» **Problem requirements**
Copy out all of the material exactly as presented.
━━━━━━
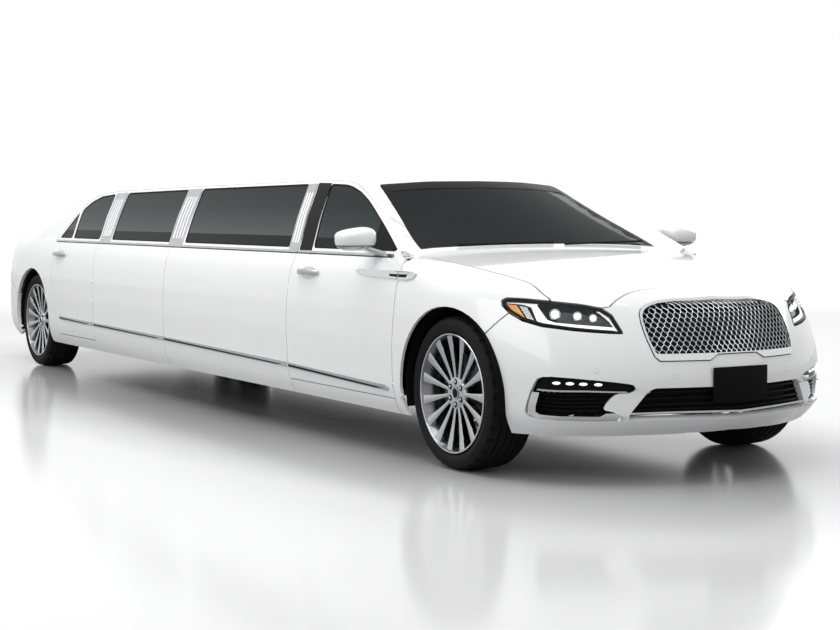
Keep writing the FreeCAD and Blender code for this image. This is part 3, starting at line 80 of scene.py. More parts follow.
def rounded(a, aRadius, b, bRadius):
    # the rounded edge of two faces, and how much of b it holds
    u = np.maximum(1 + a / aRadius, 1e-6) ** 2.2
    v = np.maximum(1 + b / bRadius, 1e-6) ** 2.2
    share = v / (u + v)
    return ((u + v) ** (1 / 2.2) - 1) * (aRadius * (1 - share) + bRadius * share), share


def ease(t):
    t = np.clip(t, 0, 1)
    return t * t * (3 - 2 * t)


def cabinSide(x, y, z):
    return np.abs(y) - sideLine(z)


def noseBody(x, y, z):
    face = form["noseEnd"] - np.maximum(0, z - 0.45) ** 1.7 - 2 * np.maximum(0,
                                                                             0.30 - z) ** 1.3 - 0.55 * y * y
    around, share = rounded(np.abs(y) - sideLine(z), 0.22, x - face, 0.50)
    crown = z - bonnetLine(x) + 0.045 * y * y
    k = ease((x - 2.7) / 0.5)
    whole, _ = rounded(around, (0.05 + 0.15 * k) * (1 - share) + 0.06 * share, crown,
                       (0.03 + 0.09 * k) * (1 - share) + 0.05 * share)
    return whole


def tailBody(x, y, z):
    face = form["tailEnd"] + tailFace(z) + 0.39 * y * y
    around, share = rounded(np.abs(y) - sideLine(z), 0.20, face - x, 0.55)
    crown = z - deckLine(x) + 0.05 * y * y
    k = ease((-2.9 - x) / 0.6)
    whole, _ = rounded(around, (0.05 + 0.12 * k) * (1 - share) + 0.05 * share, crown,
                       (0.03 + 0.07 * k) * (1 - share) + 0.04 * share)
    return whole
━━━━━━
» **Reply to the task**
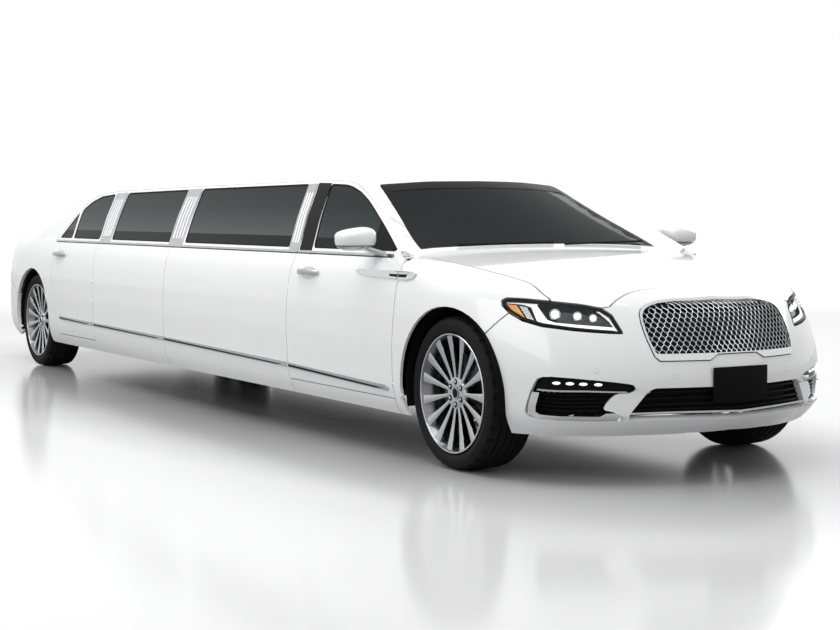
Keep writing the FreeCAD and Blender code for this image. This is part 3, starting at line 80 of scene.py. More parts follow.
def rounded(a, aRadius, b, bRadius):
    # the rounded edge of two faces, and how much of b it holds
    u = np.maximum(1 + a / aRadius, 1e-6) ** 2.2
    v = np.maximum(1 + b / bRadius, 1e-6) ** 2.2
    share = v / (u + v)
    return ((u + v) ** (1 / 2.2) - 1) * (aRadius * (1 - share) + bRadius * share), share


def ease(t):
    t = np.clip(t, 0, 1)
    return t * t * (3 - 2 * t)


def cabinSide(x, y, z):
    return np.abs(y) - sideLine(z)


def noseBody(x, y, z):
    face = form["noseEnd"] - np.maximum(0, z - 0.45) ** 1.7 - 2 * np.maximum(0,
                                                                             0.30 - z) ** 1.3 - 0.55 * y * y
    around, share = rounded(np.abs(y) - sideLine(z), 0.22, x - face, 0.50)
    crown = z - bonnetLine(x) + 0.045 * y * y
    k = ease((x - 2.7) / 0.5)
    whole, _ = rounded(around, (0.05 + 0.15 * k) * (1 - share) + 0.06 * share, crown,
                       (0.03 + 0.09 * k) * (1 - share) + 0.05 * share)
    return whole


def tailBody(x, y, z):
    face = form["tailEnd"] + tailFace(z) + 0.39 * y * y
    around, share = rounded(np.abs(y) - sideLine(z), 0.20, face - x, 0.55)
    crown = z - deckLine(x) + 0.05 * y * y
    k = ease((-2.9 - x) / 0.6)
    whole, _ = rounded(around, (0.05 + 0.12 * k) * (1 - share) + 0.05 * share, crown,
                       (0.03 + 0.07 * k) * (1 - share) + 0.04 * share)
    return whole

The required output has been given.